July 5/01: To Tell the Truth
Bookscan, a subsidiary of the company that tracks the music industry's retail
sales, is ready to go online with the book industry's first integrated
sales-reporting system.
Publishers want the hard numbers, and will have to pay a hefty fee to get
them, but there is also a lot of nervousness in BookWorld. As the New York
Times reports, "book sales figures . . . have always been an extremely
hard-to-determine, closely guarded secret. Which is exactly how some people in
the book industry like it." Bookscan hopes to get rid of some of the
mystery by going straight to the source. Already they claim to be able to record
more than half of the book sales in the United States.

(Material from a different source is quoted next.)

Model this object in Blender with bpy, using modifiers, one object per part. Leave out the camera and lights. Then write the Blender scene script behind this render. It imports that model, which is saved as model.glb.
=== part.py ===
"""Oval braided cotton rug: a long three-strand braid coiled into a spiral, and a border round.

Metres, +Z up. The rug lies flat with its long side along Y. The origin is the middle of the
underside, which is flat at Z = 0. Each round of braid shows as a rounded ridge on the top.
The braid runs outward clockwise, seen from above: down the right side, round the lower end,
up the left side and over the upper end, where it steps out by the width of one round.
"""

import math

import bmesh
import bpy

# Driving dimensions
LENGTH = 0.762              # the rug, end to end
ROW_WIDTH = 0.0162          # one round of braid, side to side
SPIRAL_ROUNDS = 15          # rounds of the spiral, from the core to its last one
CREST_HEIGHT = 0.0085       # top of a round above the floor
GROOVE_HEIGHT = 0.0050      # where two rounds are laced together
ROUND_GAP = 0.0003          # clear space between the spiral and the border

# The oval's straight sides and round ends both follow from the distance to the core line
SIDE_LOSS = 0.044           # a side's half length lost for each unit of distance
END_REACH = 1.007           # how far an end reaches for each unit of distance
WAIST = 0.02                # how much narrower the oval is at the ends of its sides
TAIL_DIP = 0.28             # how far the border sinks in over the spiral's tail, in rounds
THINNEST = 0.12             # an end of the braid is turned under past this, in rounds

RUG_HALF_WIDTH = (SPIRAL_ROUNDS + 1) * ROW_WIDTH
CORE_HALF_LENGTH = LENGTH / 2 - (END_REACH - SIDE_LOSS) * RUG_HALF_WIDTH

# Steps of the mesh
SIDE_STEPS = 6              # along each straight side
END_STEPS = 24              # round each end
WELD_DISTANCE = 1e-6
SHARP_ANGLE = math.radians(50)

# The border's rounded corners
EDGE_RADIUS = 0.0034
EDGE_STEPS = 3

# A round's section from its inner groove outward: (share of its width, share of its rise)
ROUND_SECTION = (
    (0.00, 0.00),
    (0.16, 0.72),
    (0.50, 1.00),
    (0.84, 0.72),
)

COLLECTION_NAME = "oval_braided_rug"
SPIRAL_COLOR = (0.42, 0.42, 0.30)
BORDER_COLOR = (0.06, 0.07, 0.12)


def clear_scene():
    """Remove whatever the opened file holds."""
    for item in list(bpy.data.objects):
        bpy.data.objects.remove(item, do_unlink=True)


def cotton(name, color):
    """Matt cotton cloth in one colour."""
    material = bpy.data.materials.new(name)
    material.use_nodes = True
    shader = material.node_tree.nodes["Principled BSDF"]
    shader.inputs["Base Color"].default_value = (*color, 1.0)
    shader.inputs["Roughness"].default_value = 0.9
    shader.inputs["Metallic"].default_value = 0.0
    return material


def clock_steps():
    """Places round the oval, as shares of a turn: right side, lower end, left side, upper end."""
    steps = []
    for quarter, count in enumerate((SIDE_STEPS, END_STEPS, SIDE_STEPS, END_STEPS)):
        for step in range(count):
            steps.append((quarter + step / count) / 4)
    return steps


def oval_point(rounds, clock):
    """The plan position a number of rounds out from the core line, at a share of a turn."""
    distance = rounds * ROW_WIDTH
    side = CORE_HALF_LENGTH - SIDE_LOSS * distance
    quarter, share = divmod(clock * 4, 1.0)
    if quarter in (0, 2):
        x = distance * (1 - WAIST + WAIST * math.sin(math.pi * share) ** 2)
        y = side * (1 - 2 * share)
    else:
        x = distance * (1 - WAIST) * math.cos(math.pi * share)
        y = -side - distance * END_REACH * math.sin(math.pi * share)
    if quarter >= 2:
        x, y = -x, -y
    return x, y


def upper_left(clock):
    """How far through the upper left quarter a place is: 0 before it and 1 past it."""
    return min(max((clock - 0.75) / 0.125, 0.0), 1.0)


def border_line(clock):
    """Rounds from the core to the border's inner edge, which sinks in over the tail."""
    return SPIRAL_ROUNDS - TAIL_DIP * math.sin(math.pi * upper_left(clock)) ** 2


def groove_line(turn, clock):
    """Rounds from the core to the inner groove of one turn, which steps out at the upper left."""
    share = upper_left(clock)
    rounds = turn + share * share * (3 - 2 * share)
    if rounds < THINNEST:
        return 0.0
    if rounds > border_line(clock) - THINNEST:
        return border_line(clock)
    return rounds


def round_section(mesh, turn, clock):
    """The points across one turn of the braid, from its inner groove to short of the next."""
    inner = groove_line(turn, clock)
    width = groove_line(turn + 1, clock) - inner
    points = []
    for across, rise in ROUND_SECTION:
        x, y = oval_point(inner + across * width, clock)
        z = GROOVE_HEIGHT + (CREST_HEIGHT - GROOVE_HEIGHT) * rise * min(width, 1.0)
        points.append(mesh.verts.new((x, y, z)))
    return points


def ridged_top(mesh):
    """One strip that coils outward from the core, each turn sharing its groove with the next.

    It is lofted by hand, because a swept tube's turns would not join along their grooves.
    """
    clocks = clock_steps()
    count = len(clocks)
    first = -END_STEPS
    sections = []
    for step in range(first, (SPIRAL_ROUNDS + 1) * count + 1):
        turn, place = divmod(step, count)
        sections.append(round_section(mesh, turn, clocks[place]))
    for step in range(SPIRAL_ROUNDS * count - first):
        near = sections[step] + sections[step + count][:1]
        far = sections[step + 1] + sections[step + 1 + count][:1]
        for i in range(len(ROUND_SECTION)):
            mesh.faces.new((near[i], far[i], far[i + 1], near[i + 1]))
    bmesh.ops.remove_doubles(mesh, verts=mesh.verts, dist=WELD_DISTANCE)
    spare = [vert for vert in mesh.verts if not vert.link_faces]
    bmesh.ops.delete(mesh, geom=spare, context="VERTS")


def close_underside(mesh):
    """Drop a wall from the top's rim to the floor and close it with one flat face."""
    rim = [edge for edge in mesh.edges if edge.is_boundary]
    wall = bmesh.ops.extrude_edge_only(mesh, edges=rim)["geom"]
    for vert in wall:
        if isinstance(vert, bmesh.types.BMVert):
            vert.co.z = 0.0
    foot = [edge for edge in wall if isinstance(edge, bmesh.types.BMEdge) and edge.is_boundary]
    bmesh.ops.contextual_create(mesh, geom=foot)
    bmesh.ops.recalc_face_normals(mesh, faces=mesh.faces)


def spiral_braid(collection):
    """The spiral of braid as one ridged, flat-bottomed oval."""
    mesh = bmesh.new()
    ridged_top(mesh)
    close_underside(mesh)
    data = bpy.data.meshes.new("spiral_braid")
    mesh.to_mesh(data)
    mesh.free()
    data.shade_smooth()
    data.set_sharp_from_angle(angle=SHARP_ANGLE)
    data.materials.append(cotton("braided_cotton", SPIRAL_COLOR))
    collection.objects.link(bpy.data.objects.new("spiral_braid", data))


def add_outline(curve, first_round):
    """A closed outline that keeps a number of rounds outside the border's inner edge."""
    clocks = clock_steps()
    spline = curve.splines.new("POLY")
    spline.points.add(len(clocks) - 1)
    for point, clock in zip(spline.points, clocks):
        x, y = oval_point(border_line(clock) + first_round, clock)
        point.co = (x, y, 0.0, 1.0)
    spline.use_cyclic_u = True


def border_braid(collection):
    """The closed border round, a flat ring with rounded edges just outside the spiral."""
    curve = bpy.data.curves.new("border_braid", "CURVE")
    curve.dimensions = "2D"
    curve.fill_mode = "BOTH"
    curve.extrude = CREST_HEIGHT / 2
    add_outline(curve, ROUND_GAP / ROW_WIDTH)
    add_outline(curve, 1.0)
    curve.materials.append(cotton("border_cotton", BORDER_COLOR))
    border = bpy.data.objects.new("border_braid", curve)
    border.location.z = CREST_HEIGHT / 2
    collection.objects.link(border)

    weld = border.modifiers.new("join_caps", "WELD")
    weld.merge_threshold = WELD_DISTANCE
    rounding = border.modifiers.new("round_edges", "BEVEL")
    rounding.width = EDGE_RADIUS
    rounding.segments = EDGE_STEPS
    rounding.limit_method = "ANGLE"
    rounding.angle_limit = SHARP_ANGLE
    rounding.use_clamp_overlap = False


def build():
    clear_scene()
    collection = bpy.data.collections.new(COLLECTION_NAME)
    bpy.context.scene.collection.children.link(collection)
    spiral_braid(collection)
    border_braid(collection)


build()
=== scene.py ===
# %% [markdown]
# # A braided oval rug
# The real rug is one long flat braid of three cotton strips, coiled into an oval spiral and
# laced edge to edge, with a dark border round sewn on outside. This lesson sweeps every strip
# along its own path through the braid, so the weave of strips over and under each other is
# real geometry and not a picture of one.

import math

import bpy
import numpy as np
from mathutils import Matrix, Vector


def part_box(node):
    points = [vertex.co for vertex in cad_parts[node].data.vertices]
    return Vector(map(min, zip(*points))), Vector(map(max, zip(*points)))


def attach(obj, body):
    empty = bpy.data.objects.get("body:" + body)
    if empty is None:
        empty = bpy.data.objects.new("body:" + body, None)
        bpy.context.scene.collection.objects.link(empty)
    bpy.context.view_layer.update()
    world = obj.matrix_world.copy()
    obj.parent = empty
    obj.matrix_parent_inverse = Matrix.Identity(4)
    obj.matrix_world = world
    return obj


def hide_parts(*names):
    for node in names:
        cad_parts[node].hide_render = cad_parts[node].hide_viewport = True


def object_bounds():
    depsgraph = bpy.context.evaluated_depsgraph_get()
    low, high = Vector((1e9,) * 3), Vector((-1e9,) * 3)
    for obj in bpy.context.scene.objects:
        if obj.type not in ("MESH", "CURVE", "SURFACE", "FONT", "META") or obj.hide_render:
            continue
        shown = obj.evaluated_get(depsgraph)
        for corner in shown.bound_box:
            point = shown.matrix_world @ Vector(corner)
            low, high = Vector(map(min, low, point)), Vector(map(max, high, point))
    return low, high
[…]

I must say it's about time. One wonders if we will be able to get the same
service here. For years I have been puzzled by Canadian bestseller lists that
persistently place the highly literary work of our countrymen and -women above
the latest offerings from Stephen King and Danielle Steele. Any pride I might
feel is usually outweighed by disgust at such a transparent fraud.
The concern is that Bookscan, like its sister Soundscan in the music
industry, will turn bestseller lists into mere catalogues of junk. The
deliberate skewing that occurs in the compilation of the New York Times
bestseller list (which has a bias toward independent book store sales) will be
replaced by the horrible truth that self-help guides, celebrity bios, and pulp
romance novels rule the hearts and minds of the vast majority of those people
left who still read. Even if current bestseller lists are a rigged game, they
are still defended as a way of promoting literary values.
But can such values only be promoted through ignorance and propaganda? This is conceding defeat before we even know the score.